§ **EXERCISE TASK**: Note how many lines hold "scene" and report that number by itself.
--- START ENTRIES PROVIDED ---
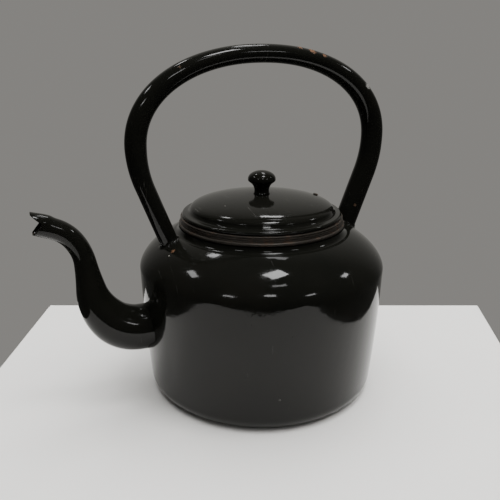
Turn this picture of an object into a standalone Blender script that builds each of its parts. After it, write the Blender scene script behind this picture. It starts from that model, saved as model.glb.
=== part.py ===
"""Black enamelled hob kettle with a swan-neck spout and a fixed hoop handle.

Frame: metres, +Z up, origin at the centre of the flat underside. The spout points
along -X and the handle hoop stands in the XZ plane. Every outline is a list of
(radius, height) points, and every radius is measured from the axis that it turns about.
"""
import math

import bmesh
import bpy
from mathutils import Matrix, Vector

# ---- kettle body -------------------------------------------------------------------
BODY_BASE_RADIUS = 0.0971
BODY_RADIUS = 0.1025
BODY_WIDEST_HEIGHT = 0.1079
SHOULDER_HEIGHT = 0.1400
SHOULDER_CROWN_RADIUS = 0.0568
SHOULDER_EXPONENT = 1.60
BASE_CORNER_RADIUS = 0.0130
BODY_WALL = 0.0030
BASE_WALL = 0.0040
SIDE_BULGE = 0.62

# ---- neck, its seat and the turned neck ring ------------------------------------------
NECK_BORE_RADIUS = 0.0595
LIP_WALL = 0.0028
LIP_HEIGHT = 0.0054
SEAT_WIDTH = 0.0067
SEAT_RISE = 0.0006
NECK_FILLET = 0.0042
RING_BEAD_RADIUS = 0.0015
RING_BAND_WIDTH = 0.0052
RING_BAND_RISE = 0.0046
RING_CROWN = 0.0022
GROOVE_DEPTH = 0.0004
GROOVE_PITCH = 0.0016

# ---- lid -------------------------------------------------------------------------------
LID_OVERLAP = 0.0066
LID_BEAD_RISE = 0.0029
LID_CREST_INSET = 0.0026
DOME_INSET = 0.0066
DOME_FOOT_RISE = 0.0055
DOME_RISE = 0.0115
LID_WALL = 0.0025
LID_RIM_LAND = 0.0035
SKIRT_PLAY = 0.0015
SKIRT_WALL = 0.0015
SKIRT_DEPTH = 0.0090

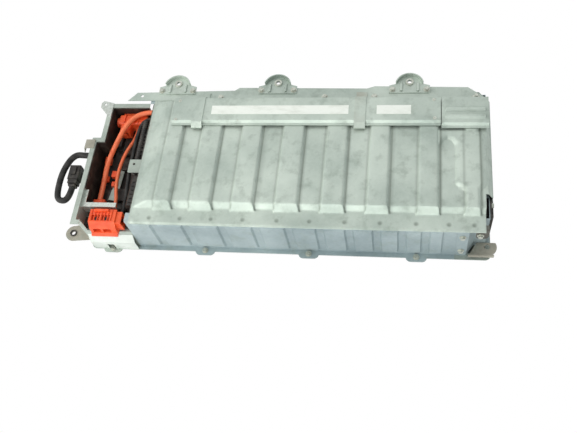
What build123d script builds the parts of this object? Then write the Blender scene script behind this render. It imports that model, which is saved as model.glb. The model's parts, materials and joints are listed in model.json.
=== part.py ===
"""Hybrid-car traction battery: a pressed galvanised housing over a stack of sealed modules, with an open cable bay.

Millimetres. X runs along the pack (the cable bay is at -X), Y points to the rear, Z is up.
The origin is the centre of the tray's flat underside.
"""
import os

from build123d import *

# ---- housing -------------------------------------------------------------------------------------
SHEET = 1.5  # gauge of every pressed sheet
HALF_LENGTH = 493.0  # half of the tray, along X
HALF_DEPTH = 186.5  # half of the box between the long walls
TRAY_RIM_Z = 18.0  # where the tray's flange meets the walls
TRAY_FLANGE = 15.0  # how far the tray's flange stands out
TRAY_BEAD_Y = (-120.0, -40.0, 40.0, 120.0)
TRAY_BEAD_HEIGHT = 6.0
LEDGE_Z = 152.0  # top of the cover's outer ledge
LEFT_X = -HALF_LENGTH
CAVITY_X = LEFT_X + 136.0  # where the cover stops and the cable bay starts

# ---- top cover pressing --------------------------------------------------------------------------
LEDGE_OUT = 6.5  # how far the ledge stands over the long walls
LEDGE_WIDTH = 44.0  # front ledge, as far as the foot of the slope
REAR_LEDGE_WIDTH = 24.0
SLOPE_RUN = 11.0  # plan width of the slope that rises to the field
FIELD_RISE = 18.0  # field above the ledge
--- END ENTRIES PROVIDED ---
§ **WRITTEN RESPONSE**: 2